My own continuing experience with apparently fatal faults, in mine and other peoples code, lead me to the conclusion that researchers should be putting most of their effort into trying to figure out why so much software does such a good job of behaving in an acceptable manner while containing so many faults (of various apparent seriousness).  Proving software correctness is an expensive and time consuming dead-end for all but a few specialist applications.

One way for developers to vividly see how robust most software is to random faults is to use a mutation tool on the source.  Such tools introduce faults into code with the aim of checking the thoroughness of a set of test cases.  It is a sobering experience to see how many mutations fail to have any noticeable effect on a programs external behavior.
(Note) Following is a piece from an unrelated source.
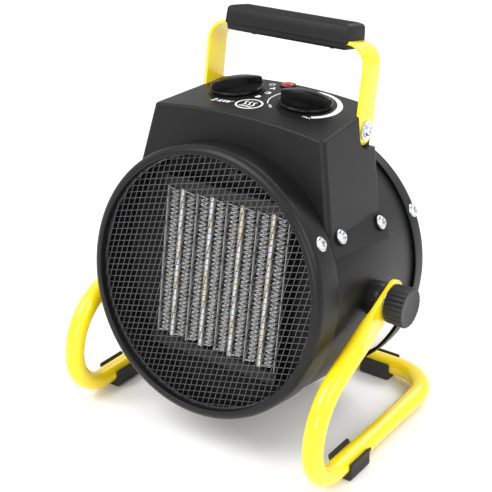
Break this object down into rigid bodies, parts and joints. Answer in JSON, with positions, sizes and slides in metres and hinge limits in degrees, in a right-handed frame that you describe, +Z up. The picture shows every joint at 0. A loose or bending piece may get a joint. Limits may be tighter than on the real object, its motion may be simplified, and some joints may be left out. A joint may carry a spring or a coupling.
{
  "type": "ceramic fan heater",
  "caption": "Round drum fan heater with a ceramic element behind a wire grille, a top control box, a strap handle and a tilting bent-tube stand with clamp knobs.",
  "frame": {"origin": "on the floor, under the middle of the object's outline", "axes": "+Z up; the heater blows towards -Y; +X is on the right seen from the front"},
  "size_m": [0.2556, 0.2012, 0.3032],
  "materials": {
    "drum_black": "satin black powder coat with a fine grain",
    "housing_black": "black moulded plastic with a fine spark texture",
    "yellow_paint": "glossy yellow powder coat",
    "foot_rubber": "black rubber",
    "knob_black": "glossy black plastic",
    "clamp_black": "semi-gloss black plastic",
    "grip_black": "matte black plastic",
    "zinc": "bright zinc-plated steel",
    "grille_wire": "dark coated steel wire",
    "ceramic": "cream fired ceramic, opaque",
    "element_aluminium": "plain aluminium foil and strip",
    "inner_steel": "galvanised sheet steel",
    "motor_iron": "steel laminations and windings",
    "insulator": "black heat-proof moulding",
    "lamp_red": "clear red lens",
    "label_white": "blank white foil label"
  },
  "bodies": {
    "stand": {"stand_tube": "yellow_paint", "foot_clip_front_right": "foot_rubber", "foot_clip_front_left": "foot_rubber", "foot_clip_rear_right": "foot_rubber", "foot_clip_rear_left": "foot_rubber"},
    "heater": {"drum_shell": "drum_black", "front_bezel": "drum_black", "rear_ring": "drum_black", "front_grille": "grille_wire", "rear_grille": "grille_wire", "front_bezel_screws": "zinc", "rear_ring_screws": "zinc", "control_housing": "housing_black", "housing_screws": "zinc", "cable_bushing": "foot_rubber", "terminal_block": "insulator", "power_lamp": "lamp_red", "handle_strap": "yellow_paint", "grip_upper": "grip_black", "grip_lower": "grip_black", "grip_screws": "zinc", "handle_bolts": "zinc", "handle_washers": "zinc", "ceramic_tiles": "ceramic", "contact_plates": "element_aluminium", "fin_ribbons": "element_aluminium", "element_rail_top": "insulator", "element_rail_bottom": "insulator", "element_baffle": "inner_steel", "thermal_cutout": "inner_steel", "motor_can": "inner_steel", "motor_stator": "motor_iron", "motor_bracket": "inner_steel", "bracket_screws": "zinc", "rating_plate": "label_white", "selector_control": "insulator", "thermostat_control": "insulator", "pivot_spacer_right": "clamp_black", "pivot_spacer_left": "clamp_black", "nut_plate_right": "zinc", "nut_plate_left": "zinc"},
    "fan": {"fan_impeller": "insulator", "motor_rotor": "motor_iron", "motor_shaft": "zinc"},
    "selector": {"selector_knob": "knob_black", "selector_spindle": "zinc"},
    "thermostat": {"thermostat_knob": "knob_black", "thermostat_spindle": "zinc"},
    "clamp_right": {"clamp_knob_right": "clamp_black", "clamp_stud_right": "zinc", "clamp_washer_right": "zinc"},
    "clamp_left": {"clamp_knob_left": "clamp_black", "clamp_stud_left": "zinc", "clamp_washer_left": "zinc"}
  },
  "joints": [
    {"name": "tilt", "type": "hinge", "parent": "stand", "child": "heater", "pos_m": [0, 0.002, 0.118], "axis": [1, 0, 0], "range_deg": [-5, 24]},
    {"name": "fan_spin", "type": "hinge", "parent": "heater", "child": "fan", "pos_m": [0, 0.002, 0.118], "axis": [0, 0.9877, -0.1564], "continuous": true},
    {"name": "selector_turn", "type": "hinge", "parent": "heater", "child": "selector", "pos_m": [-0.0302, 0.01291, 0.24546], "axis": [-0.0623, -0.0261, 0.9977], "range_deg": [-66, 0]},
    {"name": "thermostat_turn", "type": "hinge", "parent": "heater", "child": "thermostat", "pos_m": [0.0296, 0.01291, 0.24549], "axis": [0.061, -0.0261, 0.9978], "range_deg": [-232, 36]},
    {"name": "clamp_right_turn", "type": "hinge", "parent": "heater", "child": "clamp_right", "pos_m": [0.12, 0.002, 0.118], "axis": [1, 0, 0], "range_deg": [0, 360]},
    {"name": "clamp_left_turn", "type": "hinge", "parent": "heater", "child": "clamp_left", "pos_m": [-0.12, 0.002, 0.118], "axis": [-1, 0, 0], "range_deg": [0, 360]}
  ]
}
One group of researchers took this mutation idea to an extreme by changing all less-than operators in for-loops into less-than-or-equals operators. They found that only a handful of the changes prevented the recompiled programs being at all useful to users. While some of the changes produced output that was obviously incorrect, it was still possible to use much of the original functionality.

What is it about the shape of most code that allows it to continue to function in the presence of faults? It is time faults were acknowledged as a fact of life in all actively developed systems and that we should concentrate on developing techniques to help ensure that software containing them continues to behave as intended, rather than the unsophisticated zero-tolerance approach that has held sway for so long.